You run a financial advisory shop with a roster of happy and satisfied clients. You think their loyalty is to your firm and that they’ll be unlikely to leave if any of your key employees depart and set up their own advisory business across town. You may be correct in this assumption, but only if you have protected your business. Here is the sorry tale of one advisor who didn’t, and a look at what he should have done to stave off trouble. While the case is hypothetical, it is based on several real-life stories.
Jack, a successful entrepreneur, is the sole shareholder of Jack’s Investment Management. Jack formed the firm in 1988, and had overseen the growth of its assets under management from $20 million in 1988 to more than $700 million by 2003. Over the years, Jack had also watched his firm grow from just himself and an administrative assistant to 17 employees, including two senior portfolio managers–Mark, who joined the firm in 1997; and Donna, who signed on in 1998–plus Bill, the chief operating officer and compliance officer, who was hired in 1999.
By 2002, Jack’s day-to-day involvement in investment management decisions, operations, and client relations had gradually passed to Mark, Donna, and Bill. Although they were well paid, all wanted to become owners in the firm. Mark, Donna, and Bill thought that ownership would demonstrate Jack’s commitment to them as well as their own commitment to the business.

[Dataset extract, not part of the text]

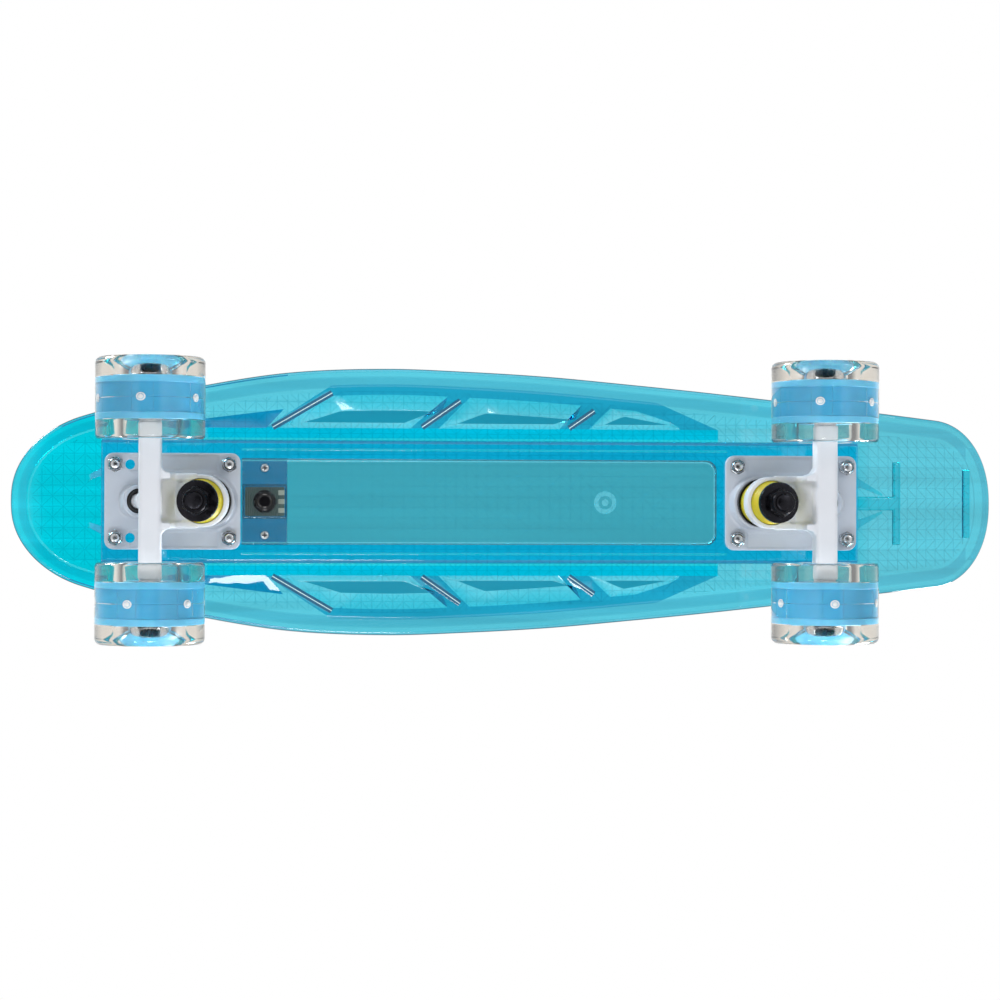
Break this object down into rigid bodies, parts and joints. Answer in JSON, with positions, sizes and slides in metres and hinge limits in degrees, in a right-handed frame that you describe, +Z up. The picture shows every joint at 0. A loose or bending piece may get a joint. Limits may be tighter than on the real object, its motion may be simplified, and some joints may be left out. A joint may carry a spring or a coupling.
{
  "type": "cruiser skateboard",
  "caption": "Short plastic cruiser skateboard: clear turquoise deck with a kicked tail, white steering trucks, clear light-up wheels and a push-button light under the nose.",
  "frame": {"origin": "on the floor under the middle of the board, the centre of the bounding box's bottom face", "axes": "+X towards the nose, +Y to the left of a rider who faces the nose, +Z up"},
  "size_m": [0.5696, 0.1572, 0.1056],
  "materials": {
    "clear_turquoise": "clear turquoise polycarbonate, glossy from the mould",
    "clear_smoke": "clear moulded cover with a slight grey cast",
    "clear_urethane": "water-clear cast urethane",
    "blue_core": "translucent sky-blue moulded core with light chips",
    "white_paint": "cast aluminium with a white powder coat",
    "yellow_urethane": "yellow cast urethane, satin",
    "black_plastic": "black moulded plastic",
    "board_green": "circuit board with solder mask",
    "black_steel": "black oxide steel",
    "zinc_steel": "zinc plated steel",
    "bright_steel": "polished bearing steel",
    "dark_magnet": "nickel plated magnet"
  },
  "bodies": {
    "board": {"deck": "clear_turquoise", "light_cover": "clear_smoke", "light_board": "board_green", "light_cell": "bright_steel", "light_screw_left": "zinc_steel", "light_screw_right": "zinc_steel", "front_base_plate": "white_paint", "front_pivot_cup": "black_plastic", "front_kingpin": "black_steel", "front_upper_washer": "black_steel", "front_upper_bushing": "yellow_urethane", "front_lower_bushing": "yellow_urethane", "front_lower_washer": "black_steel", "front_kingpin_nut": "black_steel", "front_bolt_1": "zinc_steel", "front_bolt_2": "zinc_steel", "front_bolt_3": "zinc_steel", "front_bolt_4": "zinc_steel", "rear_base_plate": "white_paint", "rear_pivot_cup": "black_plastic", "rear_kingpin": "black_steel", "rear_upper_washer": "black_steel", "rear_upper_bushing": "yellow_urethane", "rear_lower_bushing": "yellow_urethane", "rear_lower_washer": "black_steel", "rear_kingpin_nut": "black_steel", "rear_bolt_1": "zinc_steel", "rear_bolt_2": "zinc_steel", "rear_bolt_3": "zinc_steel", "rear_bolt_4": "zinc_steel"},
    "light_push_button": {"light_button": "black_plastic"},
    "front_truck": {"front_hanger": "white_paint", "front_axle": "zinc_steel", "front_left_magnet_sleeve": "dark_magnet", "front_left_axle_nut": "black_steel", "front_right_magnet_sleeve": "dark_magnet", "front_right_axle_nut": "black_steel"},
    "rear_truck": {"rear_hanger": "white_paint", "rear_axle": "zinc_steel", "rear_left_magnet_sleeve": "dark_magnet", "rear_left_axle_nut": "black_steel", "rear_right_magnet_sleeve": "dark_magnet", "rear_right_axle_nut": "black_steel"},
    "front_left_wheel": {"front_left_tyre": "clear_urethane", "front_left_core": "blue_core", "front_left_outer_bearing": "bright_steel", "front_left_inner_bearing": "bright_steel"},
    "front_right_wheel": {"front_right_tyre": "clear_urethane", "front_right_core": "blue_core", "front_right_outer_bearing": "bright_steel", "front_right_inner_bearing": "bright_steel"},
    "rear_left_wheel": {"rear_left_tyre": "clear_urethane", "rear_left_core": "blue_core", "rear_left_outer_bearing": "bright_steel", "rear_left_inner_bearing": "bright_steel"},
    "rear_right_wheel": {"rear_right_tyre": "clear_urethane", "rear_right_core": "blue_core", "rear_right_outer_bearing": "bright_steel", "rear_right_inner_bearing": "bright_steel"}
  },
  "joints": [
    {"name": "front_lean", "type": "hinge", "parent": "board", "child": "front_truck", "pos_m": [0.1767, 0, 0.04675], "axis": [0.9065, 0, 0.4223], "range_deg": [-12, 12], "stiffness_Nm_per_rad": 30, "deforming": ["front_upper_bushing", "front_lower_bushing"]},
    {"name": "rear_lean", "type": "hinge", "parent": "board", "child": "rear_truck", "pos_m": [-0.1423, 0, 0.04675], "axis": [-0.9065, 0, 0.4223], "range_deg": [-12, 12], "stiffness_Nm_per_rad": 30, "deforming": ["rear_upper_bushing", "rear_lower_bushing"]},
    {"name": "front_left_spin", "type": "hinge", "parent": "front_truck", "child": "front_left_wheel", "pos_m": [0.20475, 0.0561, 0.03], "axis": [0, 1, 0], "continuous": true},
    {"name": "front_right_spin", "type": "hinge", "parent": "front_truck", "child": "front_right_wheel", "pos_m": [0.20475, -0.0561, 0.03], "axis": [0, 1, 0], "continuous": true},
    {"name": "rear_left_spin", "type": "hinge", "parent": "rear_truck", "child": "rear_left_wheel", "pos_m": [-0.17035, 0.0561, 0.03], "axis": [0, 1, 0], "continuous": true},
    {"name": "rear_right_spin", "type": "hinge", "parent": "rear_truck", "child": "rear_right_wheel", "pos_m": [-0.17035, -0.0561, 0.03], "axis": [0, 1, 0], "continuous": true},
    {"name": "light_button_press", "type": "slide", "parent": "board", "child": "light_push_button", "axis": [0, 0, 1], "range_m": [0, 0.0008], "stiffness_N_per_m": 400, "springref_m": -0.0005}
  ]
}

Jack refused to budge. Since 2000, he been reading about acquisitions in the investment management industry and perceived that his firm might be a good takeover candidate.
By 2002 he was in his mid-50s and had begun to receive indications of interest in buying the firm from larger investment management and financial services firms. Mark, Donna, and Bill remained unaware of Jack’s interest in selling to outsiders and continued to express their desire to become owners.

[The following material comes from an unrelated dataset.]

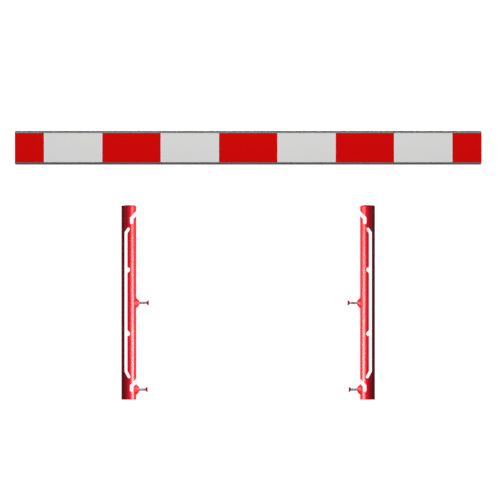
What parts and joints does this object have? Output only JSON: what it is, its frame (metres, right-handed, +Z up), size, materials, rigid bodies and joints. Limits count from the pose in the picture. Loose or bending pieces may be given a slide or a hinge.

In February 2003, Jack appeared to have a change of heart, indicating to the key employees that he would consider the sale of minority interests in Jack’s Investment Management at year end. But long before December rolled around, Jack received an attractive indication of interest from a larger investment advisory firm–let’s call it Successful Asset Management. Starting with Successful’s first feeler in May, discussions progressed in secret over the next few months. By mid-August, Jack had entered into a letter of intent to sell his shop, pending due diligence and execution of a final contract within 90 days, at a price that far exceeded his expectations.
A Sense of Betrayal
A few days after inking the letter, Jack advised Mark, Donna, and Bill of his plan to sell out. They felt betrayed: Mark, Donna, and Bill had been looking forward to becoming minority owners, with the hope that over time Jack would sell them his majority share. Over the following weekend, the trio met twice to discuss Jack’s news. They determined to form MDB Investment Consultants, their own registered investment advisor, and leave Jack’s firm by October 15.
During the next month, Mark, Donna, and Bill moved quickly: engaged competent securities legal counsel to register MDB as an investment advisor; made arrangements with a custodian; rented office space; and made other practical arrangements so as to be well prepared for their pending exit.

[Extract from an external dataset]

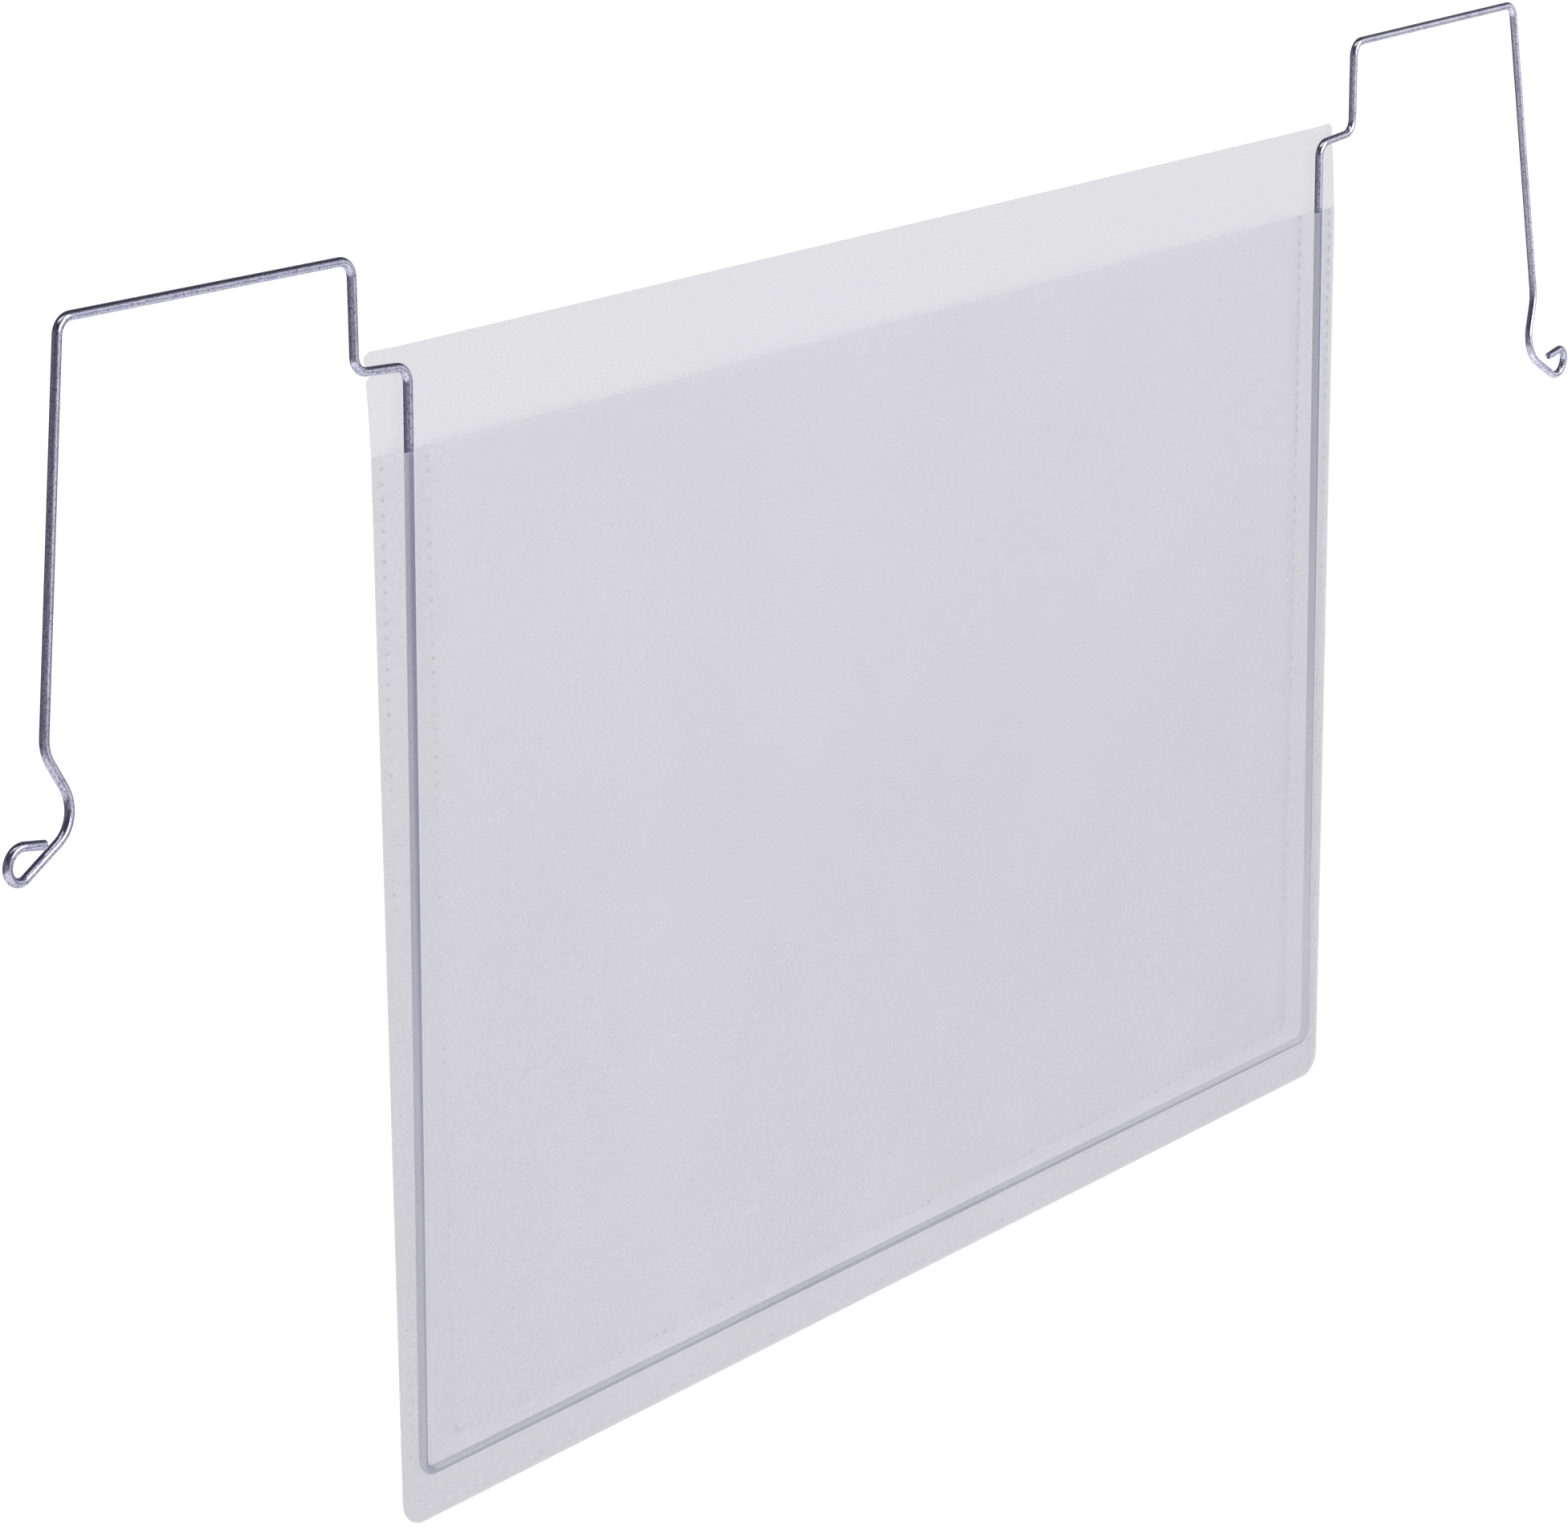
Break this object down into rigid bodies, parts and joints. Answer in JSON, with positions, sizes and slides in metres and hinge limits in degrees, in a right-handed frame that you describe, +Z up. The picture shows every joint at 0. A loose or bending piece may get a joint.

Fast forward to October 3. Mark, Donna, and Bill march into Jack’s office and announce that they are resigning from his firm that very day. They arrive at the new offices of MDB the same afternoon and begin calling clients they had served and socialized with while working for Jack, informing them that they had hung out their own shingle. Many of the clients tell Mark, Donna, or Bill to transfer their accounts to MDB. By the end of October, $300 million in assets has shifted from Jack’s to MDB.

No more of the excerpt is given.